Limitation of Liability
TO THE FULLEST EXTENT PERMITTED BY LAW, IN NO EVENT WILL IMMOVIEWER, ITS AFFILIATES, SUPPLIERS OR DISTRIBUTORS BE LIABLE FOR (A) ANY INDIRECT, SPECIAL, INCIDENTAL, PUNITIVE, EXEMPLARY OR CONSEQUENTIAL DAMAGES OR ANY LOSS OF USE, DATA, BUSINESS, OR PROFITS, REGARDLESS OF LEGAL THEORY, WHETHER OR NOT IMMOVIEWER HAS BEEN WARNED OF THE POSSIBILITY OF SUCH DAMAGES, AND EVEN IF A REMEDY FAILS OF ITS ESSENTIAL PURPOSE; (B) AGGREGATE LIABILITY FOR ALL CLAIMS RELATING TO THE SERVICES MORE THAN THE GREATER OF $20 OR THE AMOUNTS PAID BY YOU TO IMMOVIEWER FOR THE PAST 12 MONTHS OF THE SERVICES IN QUESTION. Some states don’t allow the types of limitations in this paragraph, so they may not apply to you.

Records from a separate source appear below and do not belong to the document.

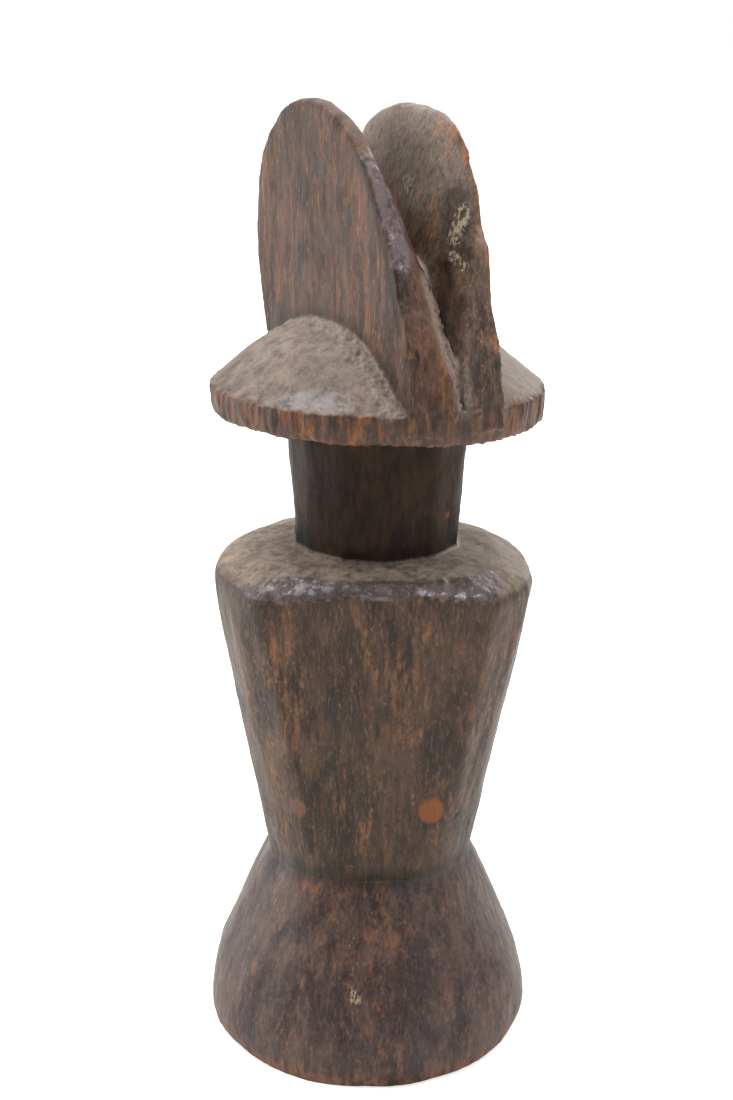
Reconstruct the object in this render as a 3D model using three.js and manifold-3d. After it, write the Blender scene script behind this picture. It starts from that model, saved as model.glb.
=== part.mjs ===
// A carved wooden fertility doll: a flared base, a torso that widens up to its shoulders, a round neck
// and a domed head disc that carries two tall hair crests side by side, with a cleft between them.
// The doll is cut from one billet, and each form here ends where the carver's knife stopped.
// Millimetres, +Z up. The origin is the centre of the underside, and the crests face -Y.
import * as THREE from "three";
import { mergeVertices } from "three/addons/utils/BufferGeometryUtils.js";
import Module from "manifold-3d";

const wasm = await Module();
wasm.setup();

// Driving dimensions.
const BILLET_RADIUS = 23.1; // the log that everything is cut from, left whole just above the foot
const WAIST_Z = 27;
const SHOULDER_Z = 72.4;
const BRIM_Z = 90.2; // underside of the head disc
const CROWN_Z = 130.3; // top of the crests
const WAIST_RADIUS = 14.7;
const SHOULDER_RADIUS = 21.9;
const NECK_RADIUS = 11.4;
const RIM_RADIUS = 22.2;
const RIM_HEIGHT = 3.8;
const DOME_RISE = 9.4; // from the rim's top edge to the middle of the disc

const TORSO_TURN = THREE.MathUtils.degToRad(-22); // the torso's broad face, turned from the crests' front
const WAIST_FLAT = 13.4; // from the axis to the torso's broad faces, at the waist
const SHOULDER_FLAT = 18; // and at the shoulders

const CREST_SPLAY = THREE.MathUtils.degToRad(2.8); // each crest stands further out at its back
const CREST_FRONT_X = 6.9; // outer face of a crest at the front rim
const CREST_BLANK = 12; // thickness of the slab that a crest is cut from
const CLEFT_X = 0.5; // the middle of the cleft, where the two crests meet
const CLEFT_FLOOR = 0.9; // half the cleft's width at the rim,
const CLEFT_SIDE = 4.5; // half way up
const CLEFT_CROWN = 5.3; // and at the crown
const CLEFT_FLOOR_Z = 108.5; // the highest point of the cleft's floor
const CUT_GAP = 0.3; // left between a crest and the dome it is cut by
const ROUND_SEGMENTS = 48;
const CURVE_STEPS = 10;

// A solid of revolution about +Z from [radius, z] points that start and end on the axis.
function turned(profile, segments = ROUND_SEGMENTS) {
  const points = profile.map(([r, z]) => new THREE.Vector2(r, z));
  return new THREE.LatheGeometry(points, segments).rotateX(Math.PI / 2);
}

// manifold-3d's solid of a closed geometry.
function solid(geometry) {
  const bare = geometry.index ? geometry.toNonIndexed() : geometry.clone();
  bare.deleteAttribute("normal");
  bare.deleteAttribute("uv");
  const merged = mergeVertices(bare, 1e-4);
  return new wasm.Manifold(
    new wasm.Mesh({
      numProp: 3,
      vertProperties: merged.attributes.position.array,
      triVerts: new Uint32Array(merged.index.array),
    }),
  );
}

// The geometry of a solid whose vertices hold only their position.
function geometryOf(made) {
  const mesh = made.getMesh();
  const geometry = new THREE.BufferGeometry();
  geometry.setAttribute("position", new THREE.BufferAttribute(mesh.vertProperties, 3));
  geometry.setIndex(new THREE.BufferAttribute(mesh.triVerts, 1));
  const flat = geometry.toNonIndexed();
  flat.computeVertexNormals();
  return flat;
}

// Flared base: a flat foot with a rounded edge, drawn in to the waist.
function baseGeometry() {
  return turned([
    [0, 0],
    [BILLET_RADIUS - 1.1, 0],
    [BILLET_RADIUS - 0.3, 0.9],
    [BILLET_RADIUS, 3],
    [BILLET_RADIUS - 0.4, 6],
    [BILLET_RADIUS - 1.5, 10],
    [BILLET_RADIUS - 3.1, 14],
    [BILLET_RADIUS - 4.8, 18],
    [WAIST_RADIUS + 1.9, WAIST_Z - 5],
    [WAIST_RADIUS + 0.4, WAIST_Z - 1.4],
    [WAIST_RADIUS, WAIST_Z],
    [0, WAIST_Z],
  ]);
}

// A closed outline drawn in [x, z], run through the doll along Y and centred on it.
function alongY(shape) {
  const length = 4 * BILLET_RADIUS;
  const geometry = new THREE.ExtrudeGeometry(shape, {
    depth: length,
    steps: 1,
    bevelEnabled: false,
    curveSegments: CURVE_STEPS,
  });
  return geometry.rotateX(Math.PI / 2).translate(0, length / 2, 0);
}

// Torso: widens from the waist to a sloping shoulder top, and is shaved flat in front and behind.
function torsoGeometry() {
  const round = turned([
    [0, WAIST_Z],
    [WAIST_RADIUS, WAIST_Z],
    [WAIST_RADIUS + 0.6, WAIST_Z + 4],
    [WAIST_RADIUS + 3.1, WAIST_Z + 18],
    [SHOULDER_RADIUS - 2.1, SHOULDER_Z - 17.4],
    [SHOULDER_RADIUS - 0.2, SHOULDER_Z - 6.4],
    [SHOULDER_RADIUS, SHOULDER_Z - 3.6],
    [SHOULDER_RADIUS - 0.9, SHOULDER_Z - 2.2],
    [SHOULDER_RADIUS - 2.8, SHOULDER_Z - 1.4],
    [NECK_RADIUS + 1.6, SHOULDER_Z],
    [0, SHOULDER_Z],
  ]);
  const flats = new THREE.Shape();
  flats.moveTo(-WAIST_FLAT, WAIST_Z - 1);
  flats.lineTo(WAIST_FLAT, WAIST_Z - 1);
  flats.lineTo(SHOULDER_FLAT, SHOULDER_Z + 1);
  flats.lineTo(-SHOULDER_FLAT, SHOULDER_Z + 1);
  const shaved = solid(round).intersect(solid(alongY(flats).rotateZ(Math.PI / 2)));
  return geometryOf(shaved).rotateZ(TORSO_TURN);
}

// Neck: a drum, a little waisted, that spreads into the head disc.
function neckGeometry() {
  return turned([
    [0, SHOULDER_Z],
    [NECK_RADIUS + 0.3, SHOULDER_Z],
    [NECK_RADIUS, SHOULDER_Z + 4],
    [NECK_RADIUS + 0.1, BRIM_Z - 8],
    [NECK_RADIUS + 0.6, BRIM_Z - 3],
    [NECK_RADIUS + 1.4, BRIM_Z],
    [0, BRIM_Z],
  ]);
}

// [radius, z] points of the dome from its rim to the axis, raised by lift.
function domeProfile(lift) {
  const rimZ = BRIM_Z + RIM_HEIGHT;
  return [
    [RIM_RADIUS - 0.2, rimZ + lift],
    [RIM_RADIUS - 2.6, rimZ + 2.6 + lift],
    [RIM_RADIUS - 5.2, rimZ + 4.6 + lift],
    [RIM_RADIUS - 8.7, rimZ + 6.8 + lift],
    [RIM_RADIUS - 13.2, rimZ + 8.6 + lift],
    [0, rimZ + DOME_RISE + lift],
  ];
}

// Head disc: a flat underside, an upright rim and a shallow dome.
function headDiscGeometry() {
  return turned([
    [0, BRIM_Z],
    [RIM_RADIUS - 0.9, BRIM_Z],
    [RIM_RADIUS - 0.1, BRIM_Z + 0.9],
    [RIM_RADIUS, BRIM_Z + 2.2],
    ...domeProfile(0),
  ]);
}

// The space that the head disc fills, with the gap above it, as the cutter for a crest's foot.
function domeCutter() {
  const below = BRIM_Z - 10;
  const wide = RIM_RADIUS + 5;
  return solid(
    turned([[0, below], [wide, below], [wide, BRIM_Z + RIM_HEIGHT + CUT_GAP], ...domeProfile(CUT_GAP)]),
  );
}

// A crest's side view, in [y, z]: an upright front that leans back to the crown, and a rounded back.
// Its front foot reaches the disc's rim and its back foot stops a little short of it.
function crestOutline() {
  const frontY = -RIM_RADIUS + 1.1;
  const backY = RIM_RADIUS - 1.9;
  const crownY = 4.5;
  const shape = new THREE.Shape();
  shape.moveTo(frontY + 0.2, BRIM_Z);
  shape.lineTo(frontY, CROWN_Z - 30.3);
  shape.bezierCurveTo(frontY, CROWN_Z - 24.3, crownY - 12.5, CROWN_Z, crownY, CROWN_Z);
  shape.bezierCurveTo(crownY + 9.5, CROWN_Z, backY, CROWN_Z - 4.3, backY, CROWN_Z - 17.3);
  shape.quadraticCurveTo(backY, CROWN_Z - 26.3, backY - 3, CROWN_Z - 31.8);
  shape.lineTo(backY - 4.2, BRIM_Z);
  return shape;
}

// One half of the crest before the cleft is cut: side is -1 for the left one and 1 for the right one.
function crestBlank(side) {
  const slab = new THREE.ExtrudeGeometry(crestOutline(), {
    depth: CREST_BLANK,
    steps: 1,
    bevelEnabled: false,
    curveSegments: CURVE_STEPS,
  });
  // The outline's x becomes y, its y becomes z, and the extrusion runs along x.
  slab.rotateX(Math.PI / 2).rotateZ(Math.PI / 2);
  slab.translate(side < 0 ? 0 : -CREST_BLANK, RIM_RADIUS, 0);
  slab.rotateZ(-side * CREST_SPLAY);
  slab.translate(side * CREST_FRONT_X, -RIM_RADIUS, 0);
  const size = 4 * CROWN_Z;
  const otherHalf = new THREE.BoxGeometry(size, size, size).translate(CLEFT_X - (side * size) / 2, 0, 0);
  return solid(slab).subtract(solid(otherHalf));
}

// The cleft, seen from the front: narrow at the rim, widening quickly and running open to the crown.
function cleftSection() {
  const rimZ = BRIM_Z + RIM_HEIGHT;
  const topZ = CROWN_Z + 5;
  const shape = new THREE.Shape();
  shape.moveTo(-CLEFT_FLOOR, BRIM_Z);
  shape.lineTo(CLEFT_FLOOR, BRIM_Z);
  shape.lineTo(CLEFT_FLOOR, rimZ);
  shape.quadraticCurveTo(CLEFT_SIDE - 1.2, rimZ + 10, CLEFT_SIDE, rimZ + 20);
  shape.lineTo(CLEFT_CROWN, topZ);
  shape.lineTo(-CLEFT_CROWN, topZ);
  shape.lineTo(-CLEFT_SIDE, rimZ + 20);
  shape.quadraticCurveTo(1.2 - CLEFT_SIDE, rimZ + 10, -CLEFT_FLOOR, rimZ);
  return shape;
}

// The space above the cleft's floor, in [y, z]: the floor climbs from the rim at both ends.
function cleftFloor() {
  const endY = RIM_RADIUS + 5;
  const shape = new THREE.Shape();
  shape.moveTo(-endY, BRIM_Z);
  shape.lineTo(-RIM_RADIUS, BRIM_Z + RIM_HEIGHT - 1);
  shape.quadraticCurveTo(4 - RIM_RADIUS, CLEFT_FLOOR_Z, 0, CLEFT_FLOOR_Z);
  shape.quadraticCurveTo(RIM_RADIUS - 4, CLEFT_FLOOR_Z, RIM_RADIUS, BRIM_Z + RIM_HEIGHT - 1);
  shape.lineTo(endY, BRIM_Z);
  shape.lineTo(endY, 2 * CROWN_Z);
  shape.lineTo(-endY, 2 * CROWN_Z);
  return shape;
}

function crestGeometry(side) {
  const section = solid(alongY(cleftSection()).translate(CLEFT_X, 0, 0));
  const cleft = section.intersect(solid(alongY(cleftFloor()).rotateZ(Math.PI / 2)));
  return geometryOf(crestBlank(side).subtract(cleft).subtract(domeCutter()));
}

// Hardwood that has gone dark with handling and oil, redder where it is rubbed or broken.
function wood(colour, roughness) {
  return new THREE.MeshStandardMaterial({ color: colour, roughness, metalness: 0 });
}
const handledWood = wood(0x58463c, 0.55);
const dustyWood = wood(0x64534a, 0.65);
const shadedWood = wood(0x3c2f28, 0.6);

const doll = new THREE.Group();
function add(name, geometry, material) {
  const mesh = new THREE.Mesh(geometry, material);
  mesh.name = name;
  doll.add(mesh);
}

add("flared_base", baseGeometry(), handledWood);
add("torso", torsoGeometry(), handledWood);
add("neck", neckGeometry(), shadedWood);
add("head_disc", headDiscGeometry(), dustyWood);
add("left_crest", crestGeometry(-1), dustyWood);
add("right_crest", crestGeometry(1), dustyWood);

export default doll;
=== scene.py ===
# %% [markdown]
# # A carved fertility doll
# The doll is one piece of dark hardwood. A carver cut a foot, a body, a neck and a brimmed head out of one
# short log, and left two tall crests of hair standing on the head. This script repeats that work: it builds
# the rough forms, makes one block of them, carves and wears the block, and only then divides it where the
# knife made its stop cuts, so that each named form is a closed piece of its own.

# %% Load the frame
import math
import random

import bmesh
import bpy
import numpy as np
from mathutils import Matrix, Vector


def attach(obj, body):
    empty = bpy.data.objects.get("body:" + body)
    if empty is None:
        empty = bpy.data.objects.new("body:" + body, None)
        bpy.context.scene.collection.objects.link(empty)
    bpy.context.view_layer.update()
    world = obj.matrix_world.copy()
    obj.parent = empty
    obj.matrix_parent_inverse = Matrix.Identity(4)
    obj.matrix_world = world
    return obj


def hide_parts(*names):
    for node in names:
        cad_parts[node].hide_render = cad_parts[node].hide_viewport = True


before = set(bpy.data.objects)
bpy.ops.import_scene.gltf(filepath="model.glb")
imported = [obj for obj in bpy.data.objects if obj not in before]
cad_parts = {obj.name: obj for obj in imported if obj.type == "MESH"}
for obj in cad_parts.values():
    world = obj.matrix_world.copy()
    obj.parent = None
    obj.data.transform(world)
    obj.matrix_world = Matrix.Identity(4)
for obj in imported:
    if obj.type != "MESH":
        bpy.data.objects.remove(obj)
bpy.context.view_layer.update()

# %% [markdown]
# ## The camera
# It stands to the left of the crests' front, 23 cm away, and looks down on the shoulders. The lens is a
# little longer than a normal one, and the camera is held about one degree off level. One matrix places and
# turns it.

# %% Camera
CAMERA_PLACE = (-0.10215, -0.19795, 0.14044)
CAMERA_TURN, CAMERA_DOWN, CAMERA_ROLL = -27.0, 17.48, 0.975
bpy.ops.object.camera_add()
camera = bpy.context.object
camera.data.lens = 55.64
camera.data.sensor_width = 36
camera.data.clip_start = 0.01
camera.matrix_world = (
    Matrix.Translation(CAMERA_PLACE)
    @ Matrix.Rotation(math.radians(CAMERA_TURN), 4, "Z")
    @ Matrix.Rotation(math.radians(90 - CAMERA_DOWN), 4, "X")
    @ Matrix.Rotation(math.radians(CAMERA_ROLL), 4, "Z")
)
bpy.context.scene.camera = camera
print("camera at", [round(v, 3) for v in camera.location])

# %% [markdown]
# ## Rough forms
# A form that changes from one section to the next can be lofted: the first section is drawn as a face, and
# the face is extruded to each section in turn. The block is carved at one unit to the millimetre, which
# keeps the numbers easy to read, and is brought to metres at the end.

# %% Loft
SIDES = 96


def ring(z, radius):
    """A round section."""
    turns = [2 * math.pi * k / SIDES for k in range(SIDES)]
    return [(radius * math.cos(a), radius * math.sin(a), z) for a in turns]


def place(mesh, section):
    """Moves the selected corners to the section's points, each by the number it has kept."""
    corners = bmesh.from_edit_mesh(mesh).verts
    number = corners.layers.int["number"]
    for corner in corners:
        if corner.select:
            corner.co = section[corner[number]]
    bmesh.update_edit_mesh(mesh)


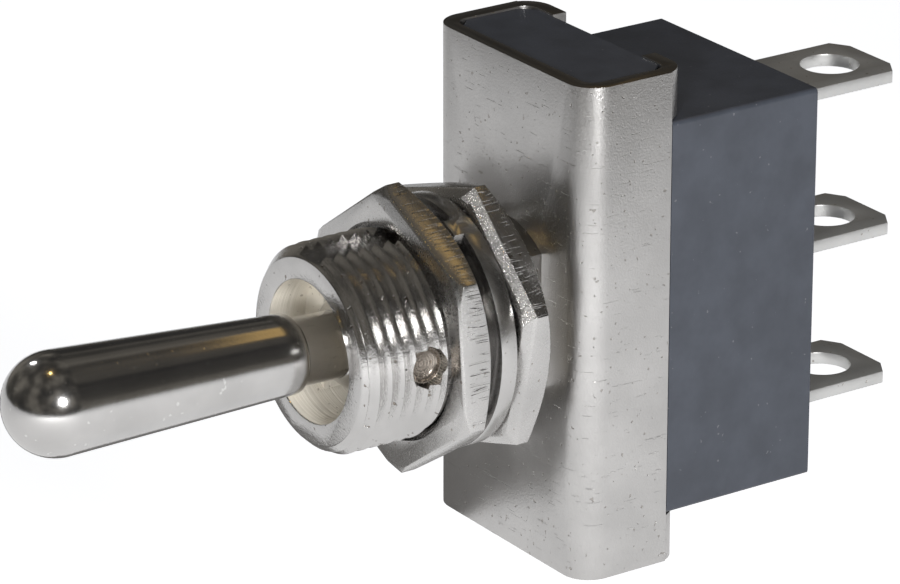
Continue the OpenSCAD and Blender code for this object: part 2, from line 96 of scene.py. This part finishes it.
def solid_copy(node):
    """The node's solid with its faces joined along their edges, ready to be cut."""
    bm = bmesh.new()
    bm.from_mesh(NODES[node].data)
    bmesh.ops.remove_doubles(bm, verts=bm.verts, dist=SAME_POINT)
    nearly_flat = math.radians(0.6)
    bmesh.ops.dissolve_limit(bm, angle_limit=nearly_flat, verts=bm.verts, edges=bm.edges)
    return bm


def keep_shared(obj, tool):
    """Leaves of obj what it shares with the tool, and removes the tool."""
    modifier = obj.modifiers.new("shared", "BOOLEAN")
    modifier.operation = "INTERSECT"
    modifier.solver = "EXACT"
    modifier.object = tool
    result = obj.evaluated_get(bpy.context.evaluated_depsgraph_get())
    mesh = bpy.data.meshes.new_from_object(result)
    obj.modifiers.clear()
    obj.data = mesh
    bpy.data.objects.remove(tool)


def round_edges(bm, width, at_point=lambda point: True, segments=2):
    """Rounds the sharp edges whose two ends, in millimetres, at_point() accepts."""
    edges = [edge for edge in bm.edges if len(edge.link_faces) == 2
             and edge.calc_face_angle(0) > SHARP_ANGLE
             and all(at_point(vert.co / MM) for vert in edge.verts)]
    bmesh.ops.bevel(bm, geom=edges, offset=width * MM, segments=segments, profile=0.5,
                    affect="EDGES", clamp_overlap=True, harden_normals=False)


def soften(obj, angle=32):
    """Smooth shading, with creases where two faces meet at more than the angle."""
    crease = math.radians(angle)
    bm = bmesh.new()
    bm.from_mesh(obj.data)
    bmesh.ops.remove_doubles(bm, verts=bm.verts, dist=SAME_POINT / 5)
    for face in bm.faces:
        face.smooth = True
    for edge in bm.edges:
        edge.smooth = len(edge.link_faces) == 2 and edge.calc_face_angle(0) < crease
    bm.to_mesh(obj.data)
    bm.free()


def lathe(name, outline, segments):
    """Closed solid turned about X from (x, radius) points, the first and last on the axis."""
    bm = bmesh.new()
    rings = []
    for x, radius in outline:
        count = 1 if radius == 0 else segments
        ring = []
        for k in range(count):
            turn = 2 * math.pi * k / segments
            point = Vector((x, radius * math.cos(turn), radius * math.sin(turn)))
            ring.append(bm.verts.new(point * MM))
        rings.append(ring)
    for first, second in zip(rings, rings[1:]):
        for k in range(segments):
            corners = [first[k % len(first)], first[(k + 1) % len(first)],
                       second[(k + 1) % len(second)], second[k % len(second)]]
            bm.faces.new(list(dict.fromkeys(corners)))
    bmesh.ops.recalc_face_normals(bm, faces=bm.faces)
    return new_object(name, bm)


def dress(obj, node, body="base"):
    """The piece stands for a CAD node and moves with its body."""
    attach(obj, body)
    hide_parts(node)
    return obj


# ---------------------------------------------------------------- bushing with its thread
def thread_radius(turns):
    """Radius of the thread's profile: rounded crests and roots on nearly straight flanks."""
    from_crest = abs(turns % 1 - 0.5) * 2
    wave = 0.5 - 0.5 * math.cos(math.pi * from_crest)
    return THREAD_R - CREST_DROP - THREAD_DEPTH * (0.3 * wave + 0.7 * from_crest)


def threaded_rod():
    """Closed rod with a right-hand thread, and a wide collar behind the cover's face."""
    # columns go round the rod, and steps go along one pitch
    columns, steps = 128, 10
    collar_r, collar_len = 7, 4
    start = MOUTH_Y - 2.5 * PITCH
    thread_end = COVER_Y - 0.2
    front_tip, rear_tip = start - 2, COVER_Y + 8
    rows = int((thread_end - start) / PITCH * steps)
    bm = bmesh.new()
    grid = []
    for k in range(rows + 2):
        ring = []
        for j in range(columns):
            turn = 2 * math.pi * j / columns
            radius = thread_radius(k / steps) if k < rows else collar_r
            y = start + PITCH * (k / steps - j / columns) + (collar_len if k > rows else 0)
            point = Vector((radius * math.cos(turn), y, radius * math.sin(turn)))
            ring.append(bm.verts.new(point * MM))
        grid.append(ring)
    last = len(grid) - 1
    for k in range(last):
        for j in range(columns - 1):
            bm.faces.new((grid[k][j], grid[k][j + 1], grid[k + 1][j + 1], grid[k + 1][j]))
        if k >= steps:
            # One turn ends where the turn of one pitch before it began
            before, after = grid[k - steps], grid[k - steps + 1]
            bm.faces.new((grid[k][-1], before[0], after[0], grid[k + 1][-1]))
    front_loop = grid[0] + [grid[k][-1] for k in range(1, steps + 1)]
    rear_loop = grid[last][::-1] + [grid[k][0] for k in range(last - 1, last - steps - 1, -1)]
    for loop, y in ((front_loop, front_tip), (rear_loop, rear_tip)):
        tip = bm.verts.new((0, y * MM, 0))
        for a, b in zip(loop, loop[1:] + loop[:1]):
            bm.faces.new((a, b, tip))
    bmesh.ops.recalc_face_normals(bm, faces=bm.faces)
    return new_object("threaded_rod", bm)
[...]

We may identify you as an immoviewer customer in our promotion activities. You may request that we stop doing so by submitting an email to firstname.lastname@example.org at any time. Please note that it may take us up to 30 days to process your request.
Improving Our Services
The contract is exclusively concluded in German. Contract language is German. In case of doubt the German version shall prevail.
These Terms constitute the entire agreement between you and immoviewer with respect to the subject matter of these Terms, and supersede and replace any other prior or contemporaneous agreements, or terms and conditions applicable to the subject matter of these Terms. These Terms create no third party beneficiary rights.
Waiver, Severability & Assignment
Immoviewer’s failure to enforce a provision is not a waiver of its right to do so later. If a provision is found unenforceable, the remaining provisions of the Terms will remain in full effect and an enforceable term will be substituted reflecting our intent as closely as possible. You may not assign any of your rights under these Terms, and any such attempt will be void. Immoviewer may assign its rights to any of its affiliates or subsidiaries, or to any successor in interest of any business associated with the Services.
We may revise these Terms from time to time, and will always post the most current version on our website. If a revision meaningfully reduces your rights, we will notify you (by, for example, sending a message to the email address associated with your account, or posting on this page). By continuing to use or access the Services after the revisions come into effect, you agree to be bound by the revised Terms.